Jason Statham, James Franco and Winona Ryder (L-R) star in “Homefront” (Photo Credit: Justin Lubin/Open Road Films).
Snitches Don’t Always Get Stitches
Rats are usually cowards. They tell on their comrades to avoid punishment then run to the hills to avoid retribution.
Many people from the streets say that snitches get stitches, but for Broker (Jason Statham) and his former comrades in “Homefront,” that cliché might make more sense in reverse.
In the film “Homefront,” Broker, an undercover DEA agent, infiltrates an underground meth operation. When an arrest of the drug dealers goes awry, a son is dead at the hands of a police officer and his drug dealing father is incarcerated.

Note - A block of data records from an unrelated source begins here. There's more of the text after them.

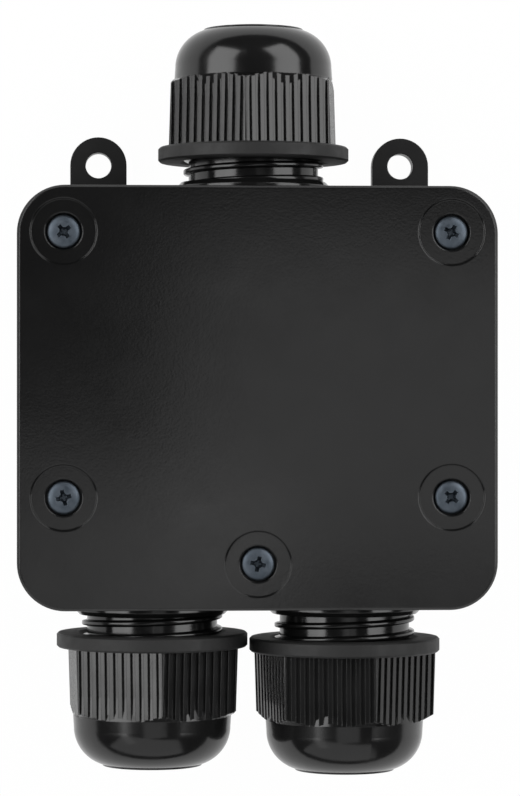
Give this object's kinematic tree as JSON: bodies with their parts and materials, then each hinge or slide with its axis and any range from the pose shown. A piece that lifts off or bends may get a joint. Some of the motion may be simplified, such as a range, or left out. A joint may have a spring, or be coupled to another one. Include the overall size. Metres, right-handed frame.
{
  "type": "pv junction box",
  "caption": "Black moulded waterproof cable junction box with a screwed lid, ribbed cap nuts on threaded spigots, nested cable seals and a terminal block inside",
  "frame": {"origin": "centre of the housing's flat back face, ears left out", "axes": "+Z out through the lid, +Y towards the mounting ears and the single gland, +X to the right seen from the lid side"},
  "size_m": [0.09, 0.1426, 0.0382],
  "materials": {
    "black_nylon": "fine satin grain",
    "gloss_nylon": "glossy moulded",
    "claw_nylon": "moulded",
    "white_nylon": "natural moulded nylon",
    "black_rubber": "soft matt",
    "blue_zinc_steel": "dark blue passivated zinc",
    "zinc_steel": "bright zinc",
    "brass": "turned"
  },
  "bodies": {
    "housing": {"housing_base": "black_nylon", "terminal_block": "white_nylon", "terminal_sleeve_1": "brass", "terminal_sleeve_2": "brass", "terminal_sleeve_3": "brass", "block_screw_1": "zinc_steel", "block_screw_2": "zinc_steel"},
    "cover": {"lid": "black_nylon", "lid_gasket": "black_rubber"},
    "screw_1": {"lid_screw_1": "blue_zinc_steel"},
    "screw_2": {"lid_screw_2": "blue_zinc_steel"},
    "screw_3": {"lid_screw_3": "blue_zinc_steel"},
    "screw_4": {"lid_screw_4": "blue_zinc_steel"},
    "screw_5": {"lid_screw_5": "blue_zinc_steel"},
    "insert_top": {"clamp_cage_top": "claw_nylon", "outer_seal_top": "black_rubber", "inner_seal_top": "black_rubber"},
    "insert_lower_left": {"clamp_cage_lower_left": "claw_nylon", "outer_seal_lower_left": "black_rubber", "inner_seal_lower_left": "black_rubber"},
    "insert_lower_right": {"clamp_cage_lower_right": "claw_nylon", "outer_seal_lower_right": "black_rubber", "inner_seal_lower_right": "black_rubber"},
    "nut_top": {"cap_nut_top": "gloss_nylon"},
    "nut_lower_left": {"cap_nut_lower_left": "gloss_nylon"},
    "nut_lower_right": {"cap_nut_lower_right": "gloss_nylon"},
    "wire_screw_1": {"terminal_screw_1": "zinc_steel"},
    "wire_screw_2": {"terminal_screw_2": "zinc_steel"},
    "wire_screw_3": {"terminal_screw_3": "zinc_steel"},
    "wire_screw_4": {"terminal_screw_4": "zinc_steel"},
    "wire_screw_5": {"terminal_screw_5": "zinc_steel"},
    "wire_screw_6": {"terminal_screw_6": "zinc_steel"}
  },
  "joints": [
    {"name": "lid_lift", "type": "slide", "parent": "housing", "child": "cover", "axis": [0, 0, 1], "range_m": [0, 0.06]},
    {"name": "lid_screw_1_out", "type": "slide", "parent": "cover", "child": "screw_1", "axis": [0, 0, 1], "range_m": [0, 0.013]},
    {"name": "lid_screw_2_out", "type": "slide", "parent": "cover", "child": "screw_2", "axis": [0, 0, 1], "range_m": [0, 0.013]},
    {"name": "lid_screw_3_out", "type": "slide", "parent": "cover", "child": "screw_3", "axis": [0, 0, 1], "range_m": [0, 0.013]},
    {"name": "lid_screw_4_out", "type": "slide", "parent": "cover", "child": "screw_4", "axis": [0, 0, 1], "range_m": [0, 0.013]},
    {"name": "lid_screw_5_out", "type": "slide", "parent": "cover", "child": "screw_5", "axis": [0, 0, 1], "range_m": [0, 0.013]},
    {"name": "insert_top_slide", "type": "slide", "parent": "housing", "child": "insert_top", "axis": [0, 1, 0], "range_m": [-0.00335, 0.008]},
    {"name": "nut_top_turn", "type": "hinge", "parent": "insert_top", "child": "nut_top", "pos_m": [0, 0.0454, 0.0188], "axis": [0, 1, 0], "range_deg": [-450, 1080]},
    {"name": "insert_lower_left_slide", "type": "slide", "parent": "housing", "child": "insert_lower_left", "axis": [0, -1, 0], "range_m": [-0.003, 0.008]},
    {"name": "nut_lower_left_turn", "type": "hinge", "parent": "insert_lower_left", "child": "nut_lower_left", "pos_m": [-0.0195, -0.04495, 0.0188], "axis": [0, -1, 0], "range_deg": [-400, 1080]},
    {"name": "insert_lower_right_slide", "type": "slide", "parent": "housing", "child": "insert_lower_right", "axis": [0, -1, 0], "range_m": [-0.0041, 0.008]},
    {"name": "nut_lower_right_turn", "type": "hinge", "parent": "insert_lower_right", "child": "nut_lower_right", "pos_m": [0.0176, -0.04605, 0.0188], "axis": [0, -1, 0], "range_deg": [-550, 1080]},
    {"name": "wire_screw_1_out", "type": "slide", "parent": "housing", "child": "wire_screw_1", "axis": [0, 0, 1], "range_m": [0, 0.002]},
    {"name": "wire_screw_2_out", "type": "slide", "parent": "housing", "child": "wire_screw_2", "axis": [0, 0, 1], "range_m": [0, 0.002]},
    {"name": "wire_screw_3_out", "type": "slide", "parent": "housing", "child": "wire_screw_3", "axis": [0, 0, 1], "range_m": [0, 0.002]},
    {"name": "wire_screw_4_out", "type": "slide", "parent": "housing", "child": "wire_screw_4", "axis": [0, 0, 1], "range_m": [0, 0.002]},
    {"name": "wire_screw_5_out", "type": "slide", "parent": "housing", "child": "wire_screw_5", "axis": [0, 0, 1], "range_m": [0, 0.002]},
    {"name": "wire_screw_6_out", "type": "slide", "parent": "housing", "child": "wire_screw_6", "axis": [0, 0, 1], "range_m": [0, 0.002]}
  ],
  "couplings": [
    {"joint": "insert_top_slide", "follows": "nut_top_turn", "m_per_rad": 0.00042176},
    {"joint": "insert_lower_left_slide", "follows": "nut_lower_left_turn", "m_per_rad": 0.00042176},
    {"joint": "insert_lower_right_slide", "follows": "nut_lower_right_turn", "m_per_rad": 0.00042176}
  ]
}
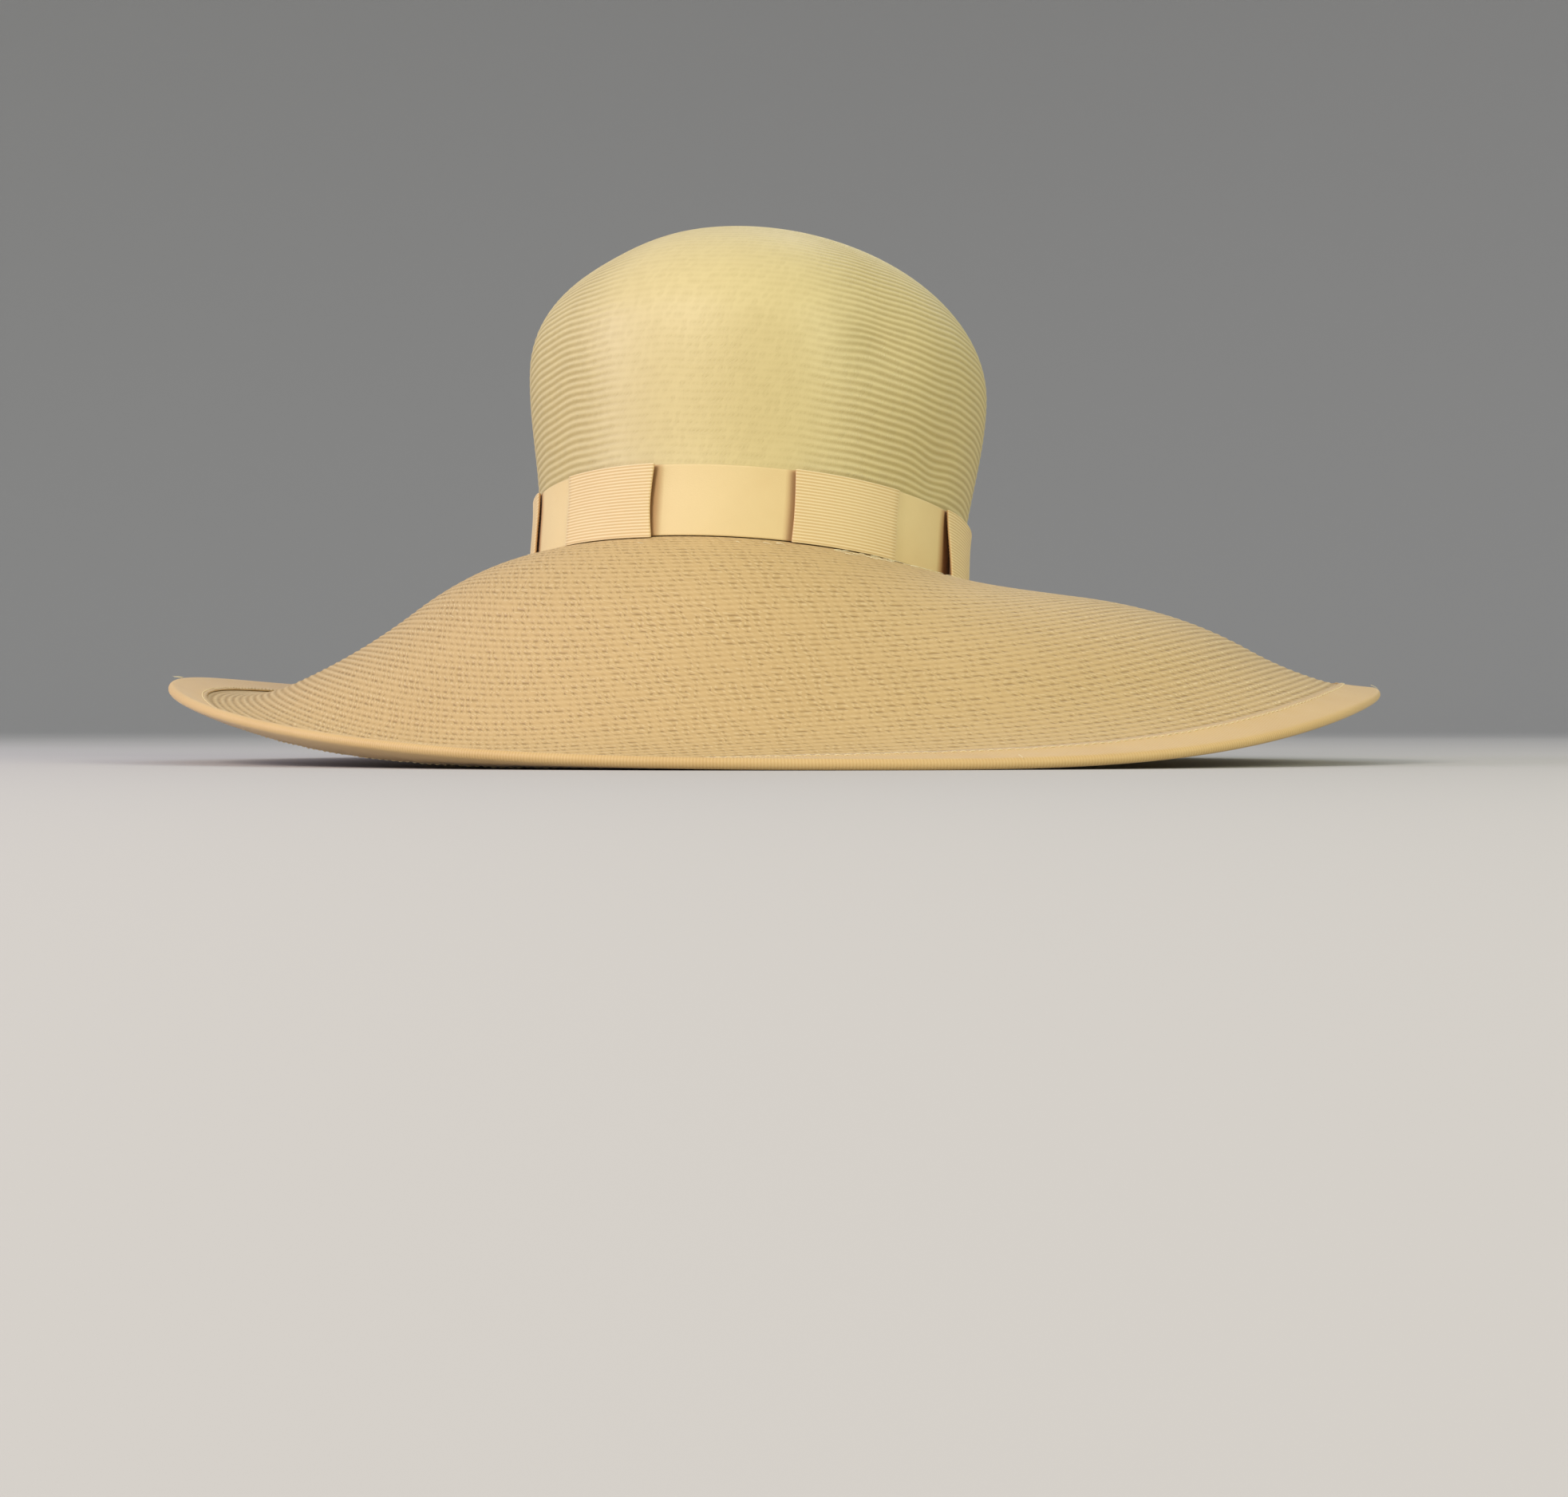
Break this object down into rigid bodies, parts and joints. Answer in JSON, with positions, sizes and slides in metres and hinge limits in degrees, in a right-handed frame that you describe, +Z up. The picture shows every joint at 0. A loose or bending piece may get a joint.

To escape that lifestyle, Broker retires to the rural confines of Rayville, La. with his 10-years-old daughter Maddy (Izabela Vidovic), only to find more conflict and more threats of violence from the locals who do not accept newcomers easily.
Trying to escape a past of violence and destruction is hard for Broker and Maddy who constantly find themselves on the run from thugs and hoodlums looking to make a name for themselves in the drug game.
“Homefront” is the typical tough guy action film, but one that delves into the psyche of those affected by drugs, violence and dysfunctional families.
Sylvester Stallone (screenwriter) and Chuck Logan (novelist) do an excellent job of showing the effects that violence has on parents, children who are forced to live in hiding and/or without a parent and the toll that dysfunctional households have on our children.
The film deals with the effects that true, underworld violence has on those who are only partly affiliated with the criminal lifestyle. Often, they find themselves much more involved in the lifestyle than anticipated, desperately searching for a way out.
Although “Homefront” deals with some of the psychology behind childhood bullying, verbal spousal abuse and dating after the death of a spouse, those aspects do not take away from the gritty action and violence one expects from a Statham butt-kicking movie.
Some of the violent action scenes will literally have moviegoers jumping out of their seats because of the suddenness and unpredictably of the violence.
The filmmakers behind “Homefront” also do a good job of making the film authentically Cajun, not overdoing Louisianan, Southern accents but infusing the film with local vernacular like “ya heard me.”
The opening and closing aerial shots of Louisiana and the Mississippi River are simply breath taking and the action scenes are shot with an aura of reality.
However, “Homefront” will leave moviegoers hanging when it comes to relationships and romance. We never really get to see if Broker finds love again after the death of his wife and whether Maddy gets that full-time female role model that is desperately needed for a girl of her age. It is obvious that Maddy spends too much time with her father as evident with her beat down of school bully Teddy Klum (Austin Craig).
Nevertheless, Broker is the one rat or snitch worth cheering for. Men will appreciate the lengths to which he is willing to go to protect his home front and to protect his young daughter. Sometimes protecting loved-ones means being willing to kill or be killed, and Broker is down for both regardless of how the streets feel about it.